>> Begin

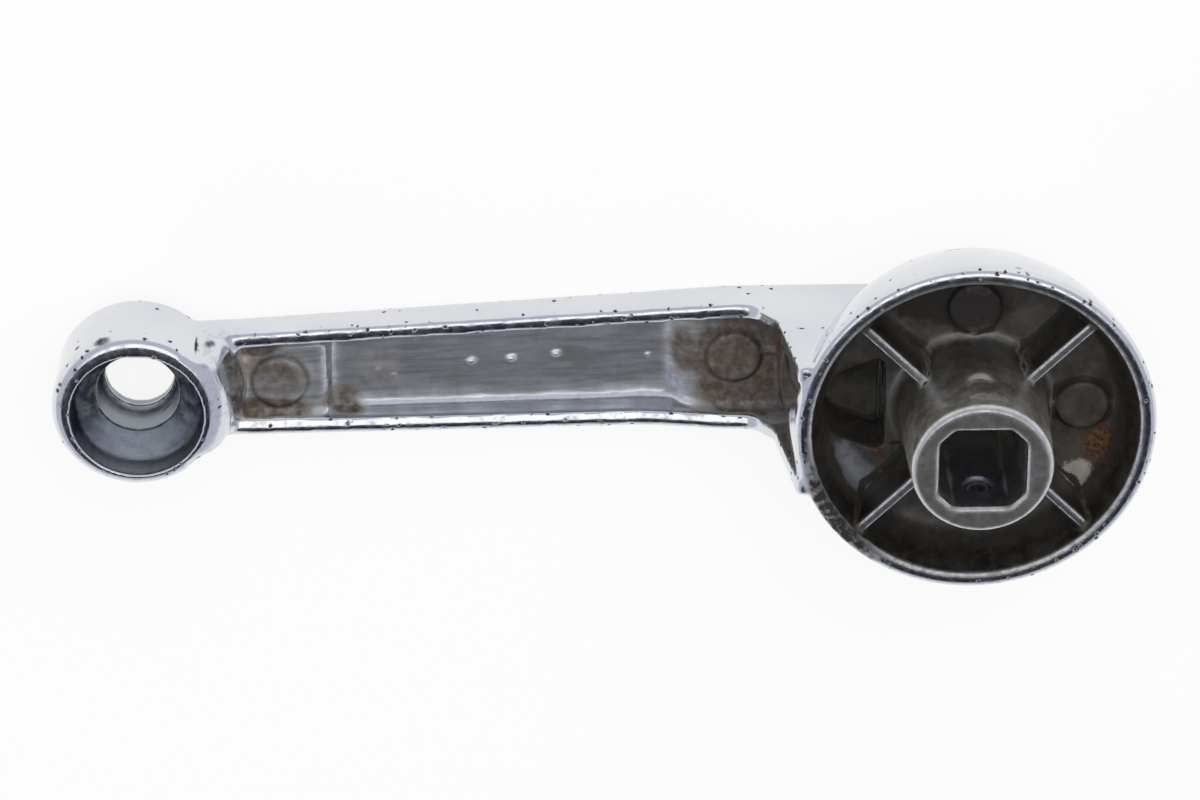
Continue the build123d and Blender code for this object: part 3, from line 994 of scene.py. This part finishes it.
    # Roughness, and how far dirt hides the metal.
    dirt = w.maths("MAXIMUM", dark, grime)
    oxide = w.maths("MAXIMUM", rust, bloom)
    hazy = w.maths("MAXIMUM", top, w.maths("MULTIPLY", edge, 0.4))
    rough = w.between(broad, 0.3, 0.75, 0.09, 0.17)
    rough = w.blend(hazy, rough, w.between(coarse, 0.42, 0.64, 0.12, 0.28))
    matt = w.between(patch, 0.3, 0.7, 0.40, 0.52)
    rough = w.blend(channel, rough, w.blend(w.mask("flat"), 0.18, matt))
    rough = w.blend(bare_edge, rough, w.between(coarse, 0.3, 0.7, 0.42, 0.56))
    rough = w.blend(bore_edge, rough, w.between(coarse, 0.3, 0.7, 0.30, 0.42))
    rough = w.blend(ends, rough, 0.24)
    rough = w.blend(w.maths("MULTIPLY", stain, 0.9), rough, 0.55)
    rough = w.blend(scraped, rough, 0.50)
    rough = w.blend(dirt, rough, 0.75)
    rough = w.blend(oxide, rough, 0.75)
    cover = w.maths("MAXIMUM", dirt, oxide)
    cover = w.maths("MAXIMUM", cover, w.maths("MULTIPLY", stain, 0.85))
    metal = w.between(cover, 0.0, 1.0, 1.0, 0.1)

    # Fine relief that the mesh is too coarse to hold.
    height = w.maths("MULTIPLY", w.maths("MAXIMUM", bare_edge, bore_edge), fine)
    height = w.maths("MULTIPLY_ADD", w.maths("MULTIPLY", channel, streak), 0.35, height)
    height = w.maths("MULTIPLY_ADD", w.maths("MULTIPLY", top, fine), 0.30, height)
    height = w.maths("MULTIPLY_ADD", dark, -0.8, height)
    return w.shade(base, metal, rough, w.bump(height, 0.03))


# ---- Operators -----------------------------------------------------------------

class CRANK_OT_hub_shell(bpy.types.Operator):
    """Make the bell's polished outside, its rim and its front face"""

    bl_idname = "crank.hub_shell"
    bl_label = "Hub shell"

    def execute(self, context):
        piece("hub_shell", crank_finish())
        return {"FINISHED"}


class CRANK_OT_hub_cup(bpy.types.Operator):
    """Make the cup with its ribs, pads and the drive boss"""

    bl_idname = "crank.hub_cup"
    bl_label = "Cup and drive boss"

    def execute(self, context):
        piece("hub_cup", crank_finish())
        return {"FINISHED"}


class CRANK_OT_arm(bpy.types.Operator):
    """Make the channel arm"""

    bl_idname = "crank.arm"
    bl_label = "Arm"

    def execute(self, context):
        piece("arm", crank_finish())
        return {"FINISHED"}


class CRANK_OT_knob_ring(bpy.types.Operator):
    """Make the bored ring that carried the knob"""

    bl_idname = "crank.knob_ring"
    bl_label = "Knob ring"

    def execute(self, context):
        piece("knob_ring", crank_finish())
        return {"FINISHED"}


def floor_material(tint):
    """A pale floor that shows white to the lens and in reflections, and keeps shadows."""
    material = bpy.data.materials.new("pale floor")
    material.use_nodes = True
    nodes, links = material.node_tree.nodes, material.node_tree.links
    nodes.clear()
    path = nodes.new("ShaderNodeLightPath")
    rays = path.outputs["Is Camera Ray"]
    for kind in ("Is Glossy Ray", "Is Transmission Ray"):
        either = nodes.new("ShaderNodeMath")
        either.operation = "MAXIMUM"
        links.new(rays, either.inputs[0])
        links.new(path.outputs[kind], either.inputs[1])
        rays = either.outputs[0]
    share = nodes.new("ShaderNodeMath")
    share.operation = "MULTIPLY"
    share.inputs[1].default_value = FLOOR_GLOW
    links.new(rays, share.inputs[0])
    diffuse = nodes.new("ShaderNodeBsdfDiffuse")
    diffuse.inputs["Color"].default_value = (*tint, 1.0)
    glow = nodes.new("ShaderNodeEmission")
    glow.inputs["Strength"].default_value = 1.0
    mix = nodes.new("ShaderNodeMixShader")
    links.new(share.outputs[0], mix.inputs[0])
    links.new(diffuse.outputs[0], mix.inputs[1])
    links.new(glow.outputs[0], mix.inputs[2])
    output = nodes.new("ShaderNodeOutputMaterial")
    links.new(mix.outputs[0], output.inputs["Surface"])
    return material


def shades(node, stops):
    """Set a colour ramp's stops as (place, colour)."""
    elements = node.color_ramp.elements
    while len(elements) > 1:
        elements.remove(elements[-1])
    elements[0].position, elements[0].color = stops[0][0], (*stops[0][1], 1)
    for place, tone in stops[1:]:
        elements.new(place).color = (*tone, 1)


def studio_world():
    """A dome that lights and shows in the metal, and plain white for the lens."""
    world = bpy.data.worlds.new("studio")
    bpy.context.scene.world = world
    world.use_nodes = True
    nodes, links = world.node_tree.nodes, world.node_tree.links
    nodes.clear()
    coords = nodes.new("ShaderNodeTexCoord")
    facing = nodes.new("ShaderNodeVectorMath")
    facing.operation = "DOT_PRODUCT"
    links.new(coords.outputs["Generated"], facing.inputs[0])
    facing.inputs[1].default_value = DARK_CEILING
    ceiling = nodes.new("ShaderNodeValToRGB")
    links.new(facing.outputs["Value"], ceiling.inputs[0])
    shades(ceiling, CEILING_SHADES)
    split = nodes.new("ShaderNodeSeparateXYZ")
    links.new(coords.outputs["Generated"], split.inputs[0])
    height = nodes.new("ShaderNodeValToRGB")
    links.new(split.outputs["Z"], height.inputs[0])
    shades(height, DOME_SHADES)
    both = nodes.new("ShaderNodeVectorMath")
    both.operation = "MULTIPLY"
    links.new(ceiling.outputs[0], both.inputs[0])
    links.new(height.outputs[0], both.inputs[1])
    dome = nodes.new("ShaderNodeBackground")
    links.new(both.outputs[0], dome.inputs["Color"])
    plain = nodes.new("ShaderNodeBackground")
    plain.inputs["Color"].default_value = (1, 1, 1, 1)
    path = nodes.new("ShaderNodeLightPath")
    mix = nodes.new("ShaderNodeMixShader")
    links.new(path.outputs["Is Camera Ray"], mix.inputs[0])
    links.new(dome.outputs[0], mix.inputs[1])
    links.new(plain.outputs[0], mix.inputs[2])
    output = nodes.new("ShaderNodeOutputWorld")
    links.new(mix.outputs[0], output.inputs["Surface"])


def area_lamp(name, place, target, side, power):
    """A square soft lamp at place, facing target; the metal doesn't mirror it."""
    lamp = bpy.data.lights.new(name, "AREA")
    lamp.shape = "SQUARE"
    lamp.size = side
    lamp.energy = power
    thing = bpy.data.objects.new(name, lamp)
    thing.location = place
    aim = Vector(target) - Vector(place)
    thing.rotation_euler = aim.to_track_quat("-Z", "Y").to_euler()
    thing.visible_glossy = False
    bpy.context.scene.collection.objects.link(thing)


class CRANK_OT_stage(bpy.types.Operator):
    """Set up the floor, the lamps, the world and the camera"""

    bl_idname = "crank.stage"
    bl_label = "Stage"

    def execute(self, context):
        settings = context.scene.crank_stage
        corners = np.array([(-1, -1), (1, -1), (1, 1), (-1, 1)]) * FLOOR_REACH
        points = np.column_stack([corners, np.full(4, FRONT_Z * MM)])
        mesh = mesh_from("floor", points, np.array([[0, 1, 2, 3]]))
        mesh.materials.append(floor_material(tuple(settings.floor)))
        floor = bpy.data.objects.new("floor", mesh)
        context.scene.collection.objects.link(floor)
        area_lamp("key lamp", KEY_PLACE, LAMP_TARGET, KEY_SIDE, settings.lamp_power)
        area_lamp("fill lamp", FILL_PLACE, LAMP_TARGET, FILL_SIDE, settings.fill_power)
        studio_world()
        lens = bpy.data.cameras.new("camera")
        lens.lens = settings.lens
        lens.sensor_width = 36.0
        lens.clip_start, lens.clip_end = 0.01, 10.0
        camera = bpy.data.objects.new("camera", lens)
        camera.location = CAMERA_PLACE
        camera.rotation_euler = [math.radians(angle) for angle in CAMERA_TURN]
        context.scene.collection.objects.link(camera)
        context.scene.camera = camera
        context.scene.view_settings.view_transform = "Standard"
        return {"FINISHED"}


class CRANK_PT_panel(bpy.types.Panel):
    """The crank's pieces and settings"""

    bl_label = "Worn window crank"
    bl_space_type = "VIEW_3D"
    bl_region_type = "UI"
    bl_category = "Crank"

    def draw(self, context):
        for operator in OPERATORS:
            self.layout.operator(operator.bl_idname)
        for group in SETTINGS:
            box = self.layout.box()
            settings = getattr(context.scene, group)
            for name in type(settings).__annotations__:
                box.prop(settings, name)


OPERATORS = (
    CRANK_OT_hub_shell, CRANK_OT_hub_cup, CRANK_OT_arm, CRANK_OT_knob_ring, CRANK_OT_stage,
)
SETTINGS = {"crank_sizes": CrankSizes, "crank_finish": CrankFinish, "crank_stage": CrankStage}


def register():
    """Make the settings, the operators and the panel known to Blender."""
    for group in SETTINGS.values():
        bpy.utils.register_class(group)
    for name, group in SETTINGS.items():
        setattr(bpy.types.Scene, name, bpy.props.PointerProperty(type=group))
    for operator in (*OPERATORS, CRANK_PT_panel):
        bpy.utils.register_class(operator)


def unregister():
    """Take them away again."""
    for operator in (CRANK_PT_panel, *reversed(OPERATORS)):
        bpy.utils.unregister_class(operator)
    for name, group in SETTINGS.items():
        delattr(bpy.types.Scene, name)
        bpy.utils.unregister_class(group)


def main():
    """Build the whole scene."""
    register()
    bpy.ops.crank.hub_shell()
    bpy.ops.crank.hub_cup()
    bpy.ops.crank.arm()
    bpy.ops.crank.knob_ring()
    bpy.ops.crank.stage()


if __name__ == "__main__":
    main()
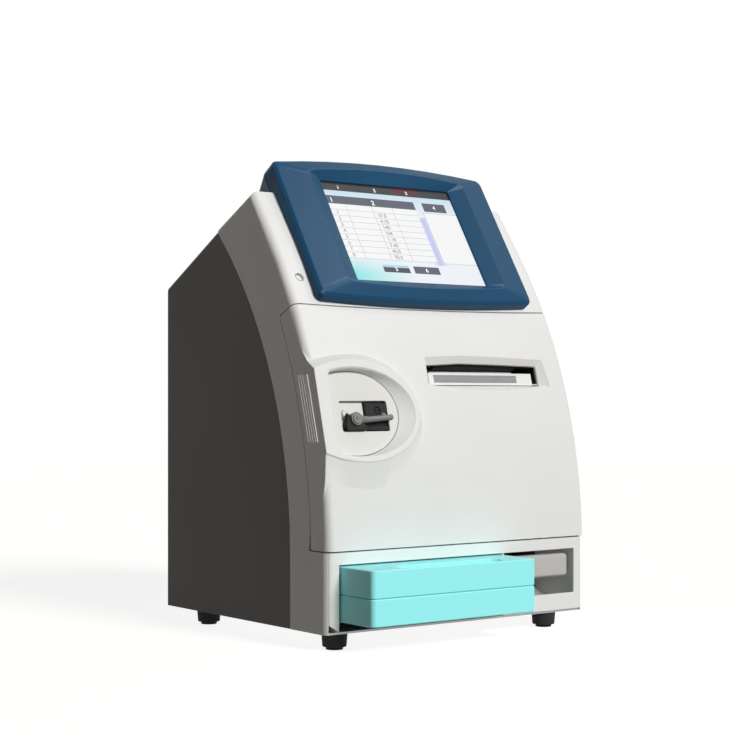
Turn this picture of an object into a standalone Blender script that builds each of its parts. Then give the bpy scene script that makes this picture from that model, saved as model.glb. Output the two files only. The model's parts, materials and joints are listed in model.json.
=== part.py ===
"""Bench blood gas analyzer: curved case, swinging door, sampler port, printer and reagent bay.

The case frame has x across, y back from the lower front face and z up from the table.
Two leaning frames sit in it: the chassis frame behind the door and the display frame.
"""
import math

import bmesh
import bpy
from mathutils import Matrix, Vector

MM = 0.001

# Case
CASE_WIDTH = 330.0 * MM
CASE_DEPTH = 296.0 * MM
CASE_FLOOR = 15.5 * MM
LOWER_FRONT_TOP = 93.2 * MM
FRONT_ARC_RADIUS = 543.0 * MM
FRONT_ARC_LEVEL = 82.0 * MM
FRONT_PROUD = 2.9 * MM
FRONT_ARC_TOP = 396.0 * MM
RIDGE_LEVEL = 444.4 * MM
CHEEK_SLOPE = math.radians(26.4)
COVER_SLOPE = math.radians(27.8)
COVER_STEP = 3.0 * MM
COVER_SIDE_STEP = 0.8 * MM
SPLIT_DEPTH = 61.5 * MM
SPLIT_LEVEL = 88.0 * MM
SPLIT_RADIUS = 452.0 * MM
SPLIT_TOP = 408.0 * MM
EDGE_RADIUS = 8.0 * MM
WALL = 3.0 * MM
GAP = 0.3 * MM
SEAM = 1.0 * MM
OVERRUN = 20.0 * MM
ARC_STEPS = 12
EDGE_STEPS = 4
ROUND = 24
HALF = CASE_WIDTH / 2.0

# Chassis frame, square to the door's chord
CHASSIS_LEAN = math.radians(14.5)
CHASSIS_DEPTH = 10.2 * MM
CHASSIS_LEVEL = 222.0 * MM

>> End

--- WHAT IS REQUIRED ---
Pull out every line from the one with "Turn this picture" to the end of the listing, and output only those.

--- REPLY TO THE TASK ---
Turn this picture of an object into a standalone Blender script that builds each of its parts. Then give the bpy scene script that makes this picture from that model, saved as model.glb. Output the two files only. The model's parts, materials and joints are listed in model.json.
=== part.py ===
"""Bench blood gas analyzer: curved case, swinging door, sampler port, printer and reagent bay.

The case frame has x across, y back from the lower front face and z up from the table.
Two leaning frames sit in it: the chassis frame behind the door and the display frame.
"""
import math

import bmesh
import bpy
from mathutils import Matrix, Vector

MM = 0.001

# Case
CASE_WIDTH = 330.0 * MM
CASE_DEPTH = 296.0 * MM
CASE_FLOOR = 15.5 * MM
LOWER_FRONT_TOP = 93.2 * MM
FRONT_ARC_RADIUS = 543.0 * MM
FRONT_ARC_LEVEL = 82.0 * MM
FRONT_PROUD = 2.9 * MM
FRONT_ARC_TOP = 396.0 * MM
RIDGE_LEVEL = 444.4 * MM
CHEEK_SLOPE = math.radians(26.4)
COVER_SLOPE = math.radians(27.8)
COVER_STEP = 3.0 * MM
COVER_SIDE_STEP = 0.8 * MM
SPLIT_DEPTH = 61.5 * MM
SPLIT_LEVEL = 88.0 * MM
SPLIT_RADIUS = 452.0 * MM
SPLIT_TOP = 408.0 * MM
EDGE_RADIUS = 8.0 * MM
WALL = 3.0 * MM
GAP = 0.3 * MM
SEAM = 1.0 * MM
OVERRUN = 20.0 * MM
ARC_STEPS = 12
EDGE_STEPS = 4
ROUND = 24
HALF = CASE_WIDTH / 2.0

# Chassis frame, square to the door's chord
CHASSIS_LEAN = math.radians(14.5)
CHASSIS_DEPTH = 10.2 * MM
CHASSIS_LEVEL = 222.0 * MM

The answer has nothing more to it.